On Wednesday, NATO forces launched an air strike in Afghanistan Paktika Province, targeting a farmer along the road. The farmer was wounded, and later died of his wounds. NATO later admitted that “a subsequent investigation has determined that the individual was not emplacing improvised explosive devices, as originally suspected.”
On Friday, NATO forces launched an air strike against a garden in Wardak Province, hitting a road construction crew. One of the workers was killed and 18 others were injured. According to the head of the provincial council, five of the wounded are in critical condition.
Such stories are virtually routine in Afghanistan, just weeks after a US air strike in the Farah Province killed 140 civilians. As is so often the case, promises were made that the international forces which have occupied Afghanistan since 2001 would change their procedures and stop killing civilians. Yet with the resentment against the Farah strike still fresh in the minds of the Afghan public, civilian deaths are occurring with alarming regularity.

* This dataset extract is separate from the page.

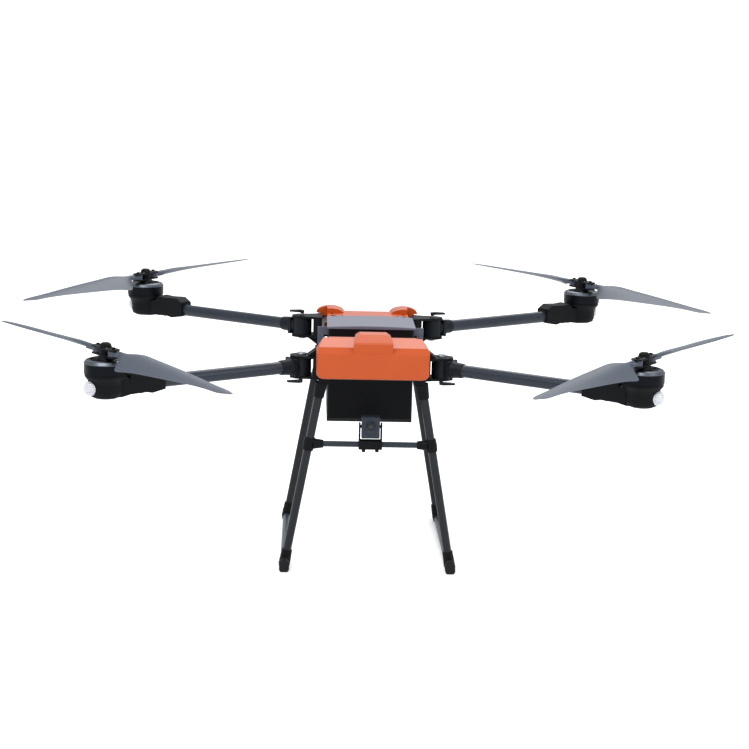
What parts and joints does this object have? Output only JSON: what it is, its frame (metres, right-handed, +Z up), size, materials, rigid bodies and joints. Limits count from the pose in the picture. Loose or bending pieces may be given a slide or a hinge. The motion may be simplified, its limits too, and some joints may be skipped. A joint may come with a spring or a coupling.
{
  "type": "agricultural spray drone",
  "caption": "Folding-arm quadcopter sprayer with a lift-out tank between two covers, a slide-in battery and a splayed landing gear.",
  "frame": {"origin": "on the ground under the middle of the frame", "axes": "+Z up, the nose points to -Y, +X across the frame"},
  "size_m": [1.8004, 1.8106, 0.6305],
  "materials": {
    "orange_cover": "painted shell",
    "black_plastic": "moulded",
    "grey_lid": "moulded",
    "carbon": "satin carbon",
    "anodised": "anodised",
    "black_moulding": "glass-filled nylon",
    "rubber": "matt",
    "slate_plastic": "moulded",
    "lamp_lens": "diffusing lens",
    "motor_black": "anodised",
    "blade_composite": "carbon-nylon composite"
  },
  "bodies": {
    "frame": {"arm_brackets": "black_moulding", "battery_tray": "anodised", "camera_bracket": "black_moulding", "crossbar": "carbon", "crossbar_clamps": "black_moulding", "flight_controller": "black_plastic", "frame_plates": "carbon", "front_cover": "orange_cover", "hinge_pins": "anodised", "leg_sockets": "black_moulding", "leg_tubes": "carbon", "rear_cover": "orange_cover", "side_rails": "anodised", "skid_feet": "rubber", "skid_tees": "black_moulding", "skid_tubes": "carbon", "spray_pump": "black_plastic"},
    "arm_fl": {"arm_joint_fl": "black_moulding", "arm_tube_fl": "carbon", "motor_mount_fl": "black_moulding", "lamp_fl": "lamp_lens"},
    "rotor_fl": {"motor_bell_fl": "motor_black", "prop_hub_fl": "black_moulding"},
    "blade_fl_a": {"blade_fl_a": "blade_composite"},
    "blade_fl_b": {"blade_fl_b": "blade_composite"},
    "lever_fl": {"fold_lever_fl": "black_moulding"},
    "arm_fr": {"arm_joint_fr": "black_moulding", "arm_tube_fr": "carbon", "motor_mount_fr": "black_moulding", "lamp_fr": "lamp_lens"},
    "rotor_fr": {"motor_bell_fr": "motor_black", "prop_hub_fr": "black_moulding"},
    "blade_fr_a": {"blade_fr_a": "blade_composite"},
    "blade_fr_b": {"blade_fr_b": "blade_composite"},
    "lever_fr": {"fold_lever_fr": "black_moulding"},
    "arm_rl": {"arm_joint_rl": "black_moulding", "arm_tube_rl": "carbon", "motor_mount_rl": "black_moulding", "lamp_rl": "lamp_lens"},
    "rotor_rl": {"motor_bell_rl": "motor_black", "prop_hub_rl": "black_moulding"},
    "blade_rl_a": {"blade_rl_a": "blade_composite"},
    "blade_rl_b": {"blade_rl_b": "blade_composite"},
    "lever_rl": {"fold_lever_rl": "black_moulding"},
    "arm_rr": {"arm_joint_rr": "black_moulding", "arm_tube_rr": "carbon", "motor_mount_rr": "black_moulding", "lamp_rr": "lamp_lens"},
    "rotor_rr": {"motor_bell_rr": "motor_black", "prop_hub_rr": "black_moulding"},
    "blade_rr_a": {"blade_rr_a": "blade_composite"},
    "blade_rr_b": {"blade_rr_b": "blade_composite"},
    "lever_rr": {"fold_lever_rr": "black_moulding"},
    "tank": {"tank": "black_plastic", "tank_flanges": "grey_lid", "lid_hinges": "black_moulding"},
    "lid": {"tank_lid": "grey_lid"},
    "battery": {"battery": "black_plastic"},
    "camera": {"camera": "slate_plastic"}
  },
  "joints": [
    {"name": "arm_fold_fl", "type": "hinge", "parent": "frame", "child": "arm_fl", "pos_m": [-0.168, -0.1908, 0.4975], "axis": [0, 0, -1], "range_deg": [0, 95]},
    {"name": "prop_spin_fl", "type": "hinge", "parent": "arm_fl", "child": "rotor_fl", "pos_m": [-0.6, -0.48, 0.5575], "axis": [0, 0, 1], "continuous": true},
    {"name": "blade_fold_fl_a", "type": "hinge", "parent": "rotor_fl", "child": "blade_fl_a", "pos_m": [-0.58002, -0.50751, 0.5778], "axis": [0, 0, 1], "range_deg": [-85, 85]},
    {"name": "blade_fold_fl_b", "type": "hinge", "parent": "rotor_fl", "child": "blade_fl_b", "pos_m": [-0.61998, -0.45249, 0.5778], "axis": [0, 0, 1], "range_deg": [-85, 85]},
    {"name": "lever_swing_fl", "type": "hinge", "parent": "frame", "child": "lever_fl", "pos_m": [-0.168, -0.1908, 0.4621], "axis": [0, -1, 0], "range_deg": [0, 90]},
    {"name": "arm_fold_fr", "type": "hinge", "parent": "frame", "child": "arm_fr", "pos_m": [0.168, -0.1908, 0.4975], "axis": [0, 0, 1], "range_deg": [0, 95]},
    {"name": "prop_spin_fr", "type": "hinge", "parent": "arm_fr", "child": "rotor_fr", "pos_m": [0.6, -0.48, 0.5575], "axis": [0, 0, -1], "continuous": true},
    {"name": "blade_fold_fr_a", "type": "hinge", "parent": "rotor_fr", "child": "blade_fr_a", "pos_m": [0.58002, -0.50751, 0.5778], "axis": [0, 0, -1], "range_deg": [-85, 85]},
    {"name": "blade_fold_fr_b", "type": "hinge", "parent": "rotor_fr", "child": "blade_fr_b", "pos_m": [0.61998, -0.45249, 0.5778], "axis": [0, 0, -1], "range_deg": [-85, 85]},
    {"name": "lever_swing_fr", "type": "hinge", "parent": "frame", "child": "lever_fr", "pos_m": [0.168, -0.1908, 0.4621], "axis": [0, 1, 0], "range_deg": [0, 90]},
    {"name": "arm_fold_rl", "type": "hinge", "parent": "frame", "child": "arm_rl", "pos_m": [-0.168, 0.1908, 0.5305], "axis": [0, 0, 1], "range_deg": [0, 95]},
    {"name": "prop_spin_rl", "type": "hinge", "parent": "arm_rl", "child": "rotor_rl", "pos_m": [-0.6, 0.48, 0.5905], "axis": [0, 0, -1], "continuous": true},
    {"name": "blade_fold_rl_a", "type": "hinge", "parent": "rotor_rl", "child": "blade_rl_a", "pos_m": [-0.61776, 0.45101, 0.6108], "axis": [0, 0, -1], "range_deg": [-85, 85]},
    {"name": "blade_fold_rl_b", "type": "hinge", "parent": "rotor_rl", "child": "blade_rl_b", "pos_m": [-0.58224, 0.50899, 0.6108], "axis": [0, 0, -1], "range_deg": [-85, 85]},
    {"name": "lever_swing_rl", "type": "hinge", "parent": "frame", "child": "lever_rl", "pos_m": [-0.168, 0.1908, 0.5659], "axis": [0, 1, 0], "range_deg": [0, 90]},
    {"name": "arm_fold_rr", "type": "hinge", "parent": "frame", "child": "arm_rr", "pos_m": [0.168, 0.1908, 0.5305], "axis": [0, 0, -1], "range_deg": [0, 95]},
    {"name": "prop_spin_rr", "type": "hinge", "parent": "arm_rr", "child": "rotor_rr", "pos_m": [0.6, 0.48, 0.5905], "axis": [0, 0, 1], "continuous": true},
    {"name": "blade_fold_rr_a", "type": "hinge", "parent": "rotor_rr", "child": "blade_rr_a", "pos_m": [0.61776, 0.45101, 0.6108], "axis": [0, 0, 1], "range_deg": [-85, 85]},
    {"name": "blade_fold_rr_b", "type": "hinge", "parent": "rotor_rr", "child": "blade_rr_b", "pos_m": [0.58224, 0.50899, 0.6108], "axis": [0, 0, 1], "range_deg": [-85, 85]},
    {"name": "lever_swing_rr", "type": "hinge", "parent": "frame", "child": "lever_rr", "pos_m": [0.168, 0.1908, 0.5659], "axis": [0, -1, 0], "range_deg": [0, 90]},
    {"name": "tank_lift", "type": "slide", "parent": "frame", "child": "tank", "axis": [0, 0, 1], "range_m": [0, 0.24]},
    {"name": "lid_hinge", "type": "hinge", "parent": "tank", "child": "lid", "pos_m": [0, 0.028, 0.58], "axis": [-1, 0, 0], "range_deg": [0, 100]},
    {"name": "battery_slide", "type": "slide", "parent": "frame", "child": "battery", "axis": [0, 1, 0], "range_m": [0, 0.16]},
    {"name": "camera_tilt", "type": "hinge", "parent": "frame", "child": "camera", "pos_m": [0, -0.23342, 0.361], "axis": [1, 0, 0], "range_deg": [-25, 20]}
  ]
}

Rights groups like Human Rights Watch have been critical of the US military and the rest of the international forces for not taking appropriate measures to safeguard civilians caught in the middle of the seemingly endless war, and with the ubiquitous killings continuing its hard to argue with them. The Afghan government has been pressing for an end to the attacks, but there appears to be little traction among those responsible for the attacks for cutting back on the violence, particularly as they lose more and more control of the country to the Taliban.